Three children from Howrah, Hooghly and Burdwan have been diagnosed with acute encephalitis syndrome (AES) in West Bengal. These are the first cases of AES in the state this year. This has rung alarm bells in the state health department at a time when the disease has claimed more than 150 lives in Bihar.
The last time West Bengal saw an AES outbreak was in 2014 when 212 children died in the northern part of the state.
The three children, diagnosed with AES, were admitted to Kolkata’s Institute of Child Health (ICH), three weeks ago. They are aged below 15, according to doctors.
One of the children, who hails from Howrah, has been put on ventilator, while the one hailing from Hooghly was discharged on Monday. Doctors at ICH clarified that these cases don’t indicate an outbreak.
“The boy from Hooghly was discharged today (Monday). The other boy is also recovering. The boy from Howrah is a bit serious. He is not responding to treatment,” said Dr Prabhas Prasun Giri, the paediatrician ICU-in-charge at ICH.
“Japanese encephalitis is very common. It can be prevented through vaccines. Mosquitoes too carry the virus. The virus may also travel through water. One way to prevent encephalitis is to drink clean water,” Dr Giri said.

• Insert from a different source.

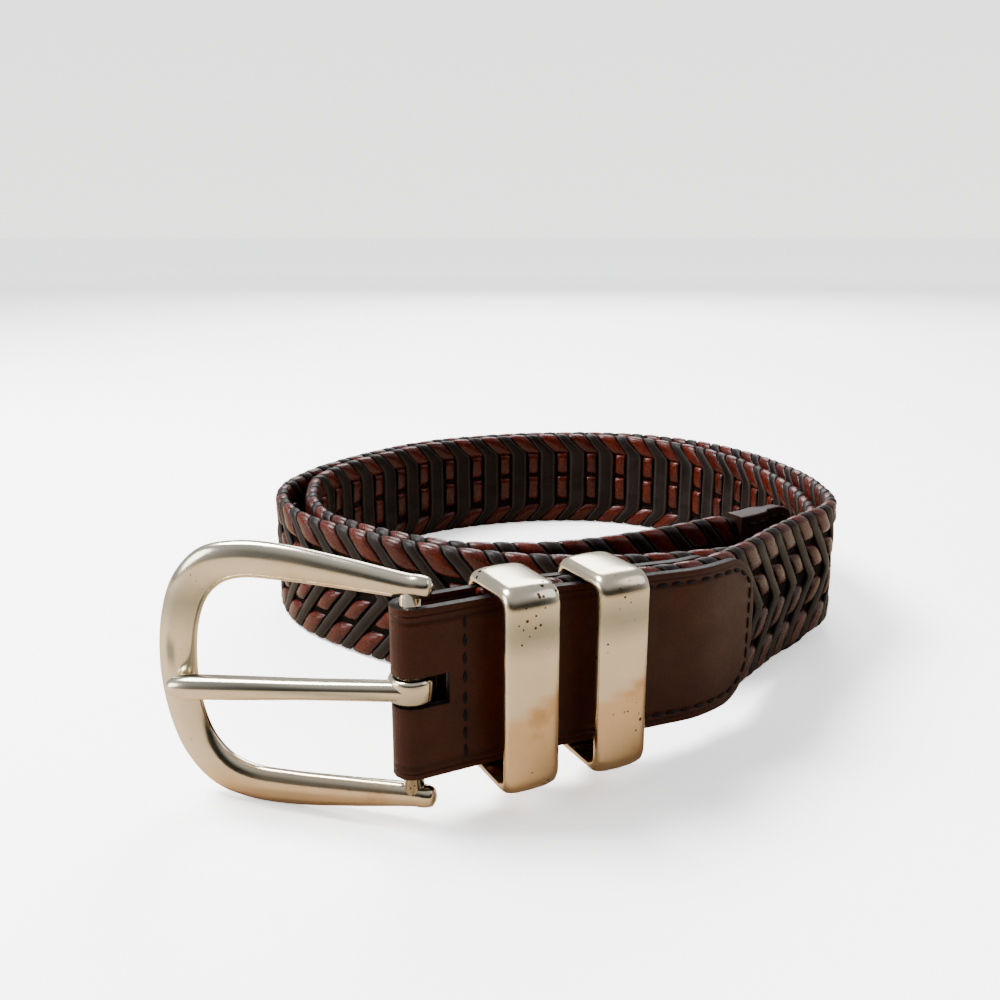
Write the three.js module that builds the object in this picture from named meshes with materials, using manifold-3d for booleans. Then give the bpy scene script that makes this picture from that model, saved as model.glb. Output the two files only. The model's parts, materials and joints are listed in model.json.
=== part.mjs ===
// Braided leather belt, coiled and standing on its edge, with a cast buckle and two metal keepers.
// Units are millimetres and +Z is up. The chape, the plain leather at the buckle, runs along +X.
import * as THREE from 'three';
import { mergeVertices } from 'three/addons/utils/BufferGeometryUtils.js';
import Module from 'manifold-3d';

// Strap
const STRAP_WIDTH = 32;
const STRAP_THICKNESS = 3.5;
const STRAP_CHAMFER = 1;
const BRAID_START = 12;            // distances along the strap are counted from the buckle's bar
const FIT_GAP = 0.3;               // between pieces that are sewn or fitted together

// Chape
const LEATHER = 1.5;
const LEATHER_CHAMFER = 0.25;
const CHAPE_WIDTH = 31;
const CHAPE_LENGTH = 77.5;
const CHAPE_BACK_LENGTH = 74;
const CHAPE_END_DEPTH = 11.5;      // length of the rounded end
const CHAPE_END_FLAT = 9;          // straight part of that end
const CHAPE_LIFT = 9.9;            // height of the strap's lower edge above the surface there
const SLOT_END = 8;                // slot for the prong, through both layers
const SLOT_PLAY = 0.6;

// Tip tab
const TIP_LENGTH = 25;
const TIP_OVERLAP = 9;             // how far the tab covers the braid
const TIP_END_DEPTH = 10;
const TIP_END_FLAT = 8;
const PRESSED_THICKNESS = 2;       // braid inside the tab
const PRESSED_WIDTH = 28;
const PRESS_RUN = 5;               // length over which the braid thins

// Coil, seen from above
const COIL_RADIUS = 73;
const LAYER_GAP = 0.6;
const BAR_SETBACK = 83;            // from the coil's centre back to the buckle's bar, along X
const BAR_OFFSET = 100.2;          // and across, along Y
const STRAIGHT_RUN = 55;
const JOIN_TURN = -66;             // degrees round the coil where the strap meets its outer turn
const TIP_TURN = 675;              // and where it ends
const LEAD_OUT = 14;               // handles of the curve between the chape and the coil
const LEAD_IN = 28;
const LEVEL_RUN = 22;              // the strap starts to sink here
const SINK_RUN = 262;              // and lies on the surface after this length
const SINK_POWER = 1.5;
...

“We are yet to identify the cause of the disease in these three patients. In most cases, we don’t get to know the reason. Even in western countries, 50-60 per cent cases go undetected. Fever, unconsciousness, convulsions, nerve paralysis and drowsiness are some of the symptoms of encephalitis. The nervous system gets affected. In some cases, the disease might result in some cognitive defect also,” said Dr Apurba Ghose, director of ICH. Dr Ghosh rubbished that consumption of raw lychees leads to AES.
The doctors warned that the summer-monsoon season can see more cases of encephalitis.
A senior health official said , “Hospitals have been alerted. There is nothing to panic.”
Encephalitis is characterised by high or no fever, vomiting and convulsions and can be life threatening if not detected early.
People, including children and the elderly, with a low immune system are prone to contract AES.